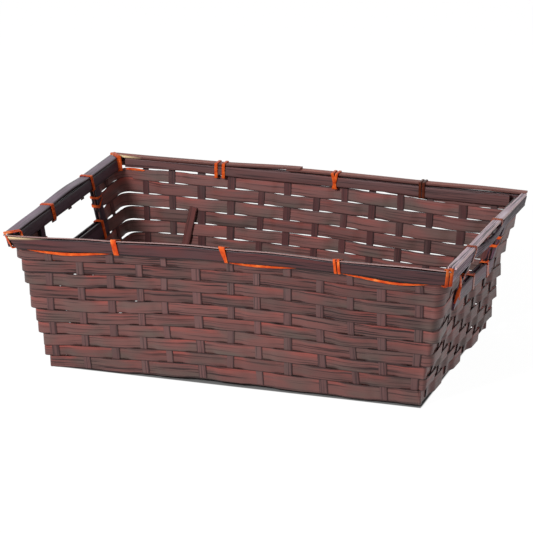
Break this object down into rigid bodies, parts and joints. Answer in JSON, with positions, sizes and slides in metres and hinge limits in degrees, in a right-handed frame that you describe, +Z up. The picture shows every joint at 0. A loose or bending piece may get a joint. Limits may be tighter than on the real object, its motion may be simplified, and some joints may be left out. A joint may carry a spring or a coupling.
{
  "type": "woven basket",
  "caption": "Rectangular woven bamboo basket with flared walls, a slatted and capped rim tied with orange cane, and a hand opening in each short side.",
  "frame": {"origin": "middle of the underside of the foot, where the lowest strips rest", "axes": "+X along the length, +Y from the front wall to the back wall, +Z up through the open top"},
  "size_m": [0.402, 0.242, 0.128],
  "materials": {
    "weaver": "stained split bamboo, matt with a slight sheen",
    "stake": "stained split bamboo, matt",
    "rim_slat": "stained bamboo slat, satin",
    "rim_cap": "stained bamboo strip, satin",
    "frame_slat": "stained bamboo slat, satin",
    "cane": "dyed cane, glossy",
    "brace": "stained bamboo slat, matt"
  },
  "bodies": {
    "root": {"weaver_row_01": "weaver", "weaver_row_02": "weaver", "weaver_row_03": "weaver", "weaver_row_04": "weaver", "weaver_row_05": "weaver", "weaver_row_06": "weaver", "weaver_row_07": "weaver", "weaver_row_08": "weaver", "weaver_row_09": "weaver", "weaver_row_10": "weaver", "rim_core_row": "weaver", "cross_stake_01": "stake", "cross_stake_02": "stake", "cross_stake_03": "stake", "cross_stake_04": "stake", "cross_stake_05": "stake", "cross_stake_06": "stake", "cross_stake_07": "stake", "cross_stake_08": "stake", "cross_stake_09": "stake", "cross_stake_10": "stake", "cross_stake_11": "stake", "cross_stake_12": "stake", "cross_stake_13": "stake", "long_stake_1": "stake", "long_stake_2": "stake", "long_stake_3": "stake", "long_stake_4": "stake", "long_stake_5": "stake", "long_stake_6": "stake", "long_stake_7": "stake", "foot_fillers": "weaver", "rim_outer_front": "rim_slat", "rim_outer_back": "rim_slat", "rim_outer_left": "rim_slat", "rim_outer_right": "rim_slat", "rim_inner_front": "rim_slat", "rim_inner_back": "rim_slat", "rim_inner_left": "rim_slat", "rim_inner_right": "rim_slat", "rim_cap_front": "rim_cap", "rim_cap_back": "rim_cap", "rim_cap_left": "rim_cap", "rim_cap_right": "rim_cap", "left_handle_uprights": "frame_slat", "right_handle_uprights": "frame_slat", "left_handle_bars": "frame_slat", "right_handle_bars": "frame_slat", "rim_stubs": "stake", "long_side_ties": "cane", "short_side_ties": "cane", "corner_ties": "cane", "handle_ties": "cane", "rim_lacing": "cane", "brace_left": "brace", "brace_right": "brace"}
  },
  "joints": []
}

-------------------------

*PROBLEM TO SOLVE*
Repeat every line of the material exactly as given.

*SOLUTION FOR THIS PROBLEM*
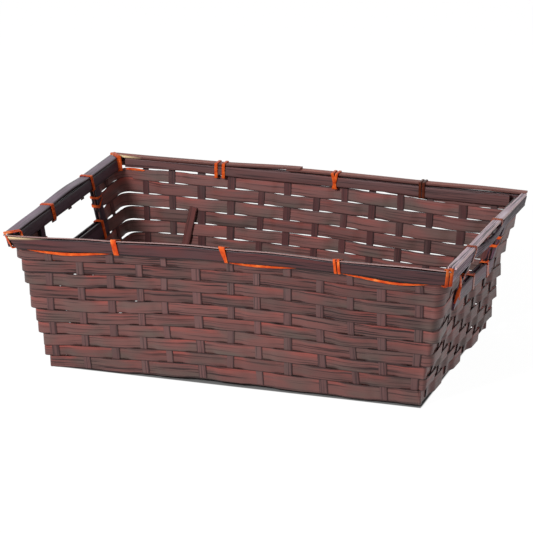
Break this object down into rigid bodies, parts and joints. Answer in JSON, with positions, sizes and slides in metres and hinge limits in degrees, in a right-handed frame that you describe, +Z up. The picture shows every joint at 0. A loose or bending piece may get a joint. Limits may be tighter than on the real object, its motion may be simplified, and some joints may be left out. A joint may carry a spring or a coupling.
{
  "type": "woven basket",
  "caption": "Rectangular woven bamboo basket with flared walls, a slatted and capped rim tied with orange cane, and a hand opening in each short side.",
  "frame": {"origin": "middle of the underside of the foot, where the lowest strips rest", "axes": "+X along the length, +Y from the front wall to the back wall, +Z up through the open top"},
  "size_m": [0.402, 0.242, 0.128],
  "materials": {
    "weaver": "stained split bamboo, matt with a slight sheen",
    "stake": "stained split bamboo, matt",
    "rim_slat": "stained bamboo slat, satin",
    "rim_cap": "stained bamboo strip, satin",
    "frame_slat": "stained bamboo slat, satin",
    "cane": "dyed cane, glossy",
    "brace": "stained bamboo slat, matt"
  },
  "bodies": {
    "root": {"weaver_row_01": "weaver", "weaver_row_02": "weaver", "weaver_row_03": "weaver", "weaver_row_04": "weaver", "weaver_row_05": "weaver", "weaver_row_06": "weaver", "weaver_row_07": "weaver", "weaver_row_08": "weaver", "weaver_row_09": "weaver", "weaver_row_10": "weaver", "rim_core_row": "weaver", "cross_stake_01": "stake", "cross_stake_02": "stake", "cross_stake_03": "stake", "cross_stake_04": "stake", "cross_stake_05": "stake", "cross_stake_06": "stake", "cross_stake_07": "stake", "cross_stake_08": "stake", "cross_stake_09": "stake", "cross_stake_10": "stake", "cross_stake_11": "stake", "cross_stake_12": "stake", "cross_stake_13": "stake", "long_stake_1": "stake", "long_stake_2": "stake", "long_stake_3": "stake", "long_stake_4": "stake", "long_stake_5": "stake", "long_stake_6": "stake", "long_stake_7": "stake", "foot_fillers": "weaver", "rim_outer_front": "rim_slat", "rim_outer_back": "rim_slat", "rim_outer_left": "rim_slat", "rim_outer_right": "rim_slat", "rim_inner_front": "rim_slat", "rim_inner_back": "rim_slat", "rim_inner_left": "rim_slat", "rim_inner_right": "rim_slat", "rim_cap_front": "rim_cap", "rim_cap_back": "rim_cap", "rim_cap_left": "rim_cap", "rim_cap_right": "rim_cap", "left_handle_uprights": "frame_slat", "right_handle_uprights": "frame_slat", "left_handle_bars": "frame_slat", "right_handle_bars": "frame_slat", "rim_stubs": "stake", "long_side_ties": "cane", "short_side_ties": "cane", "corner_ties": "cane", "handle_ties": "cane", "rim_lacing": "cane", "brace_left": "brace", "brace_right": "brace"}
  },
  "joints": []
}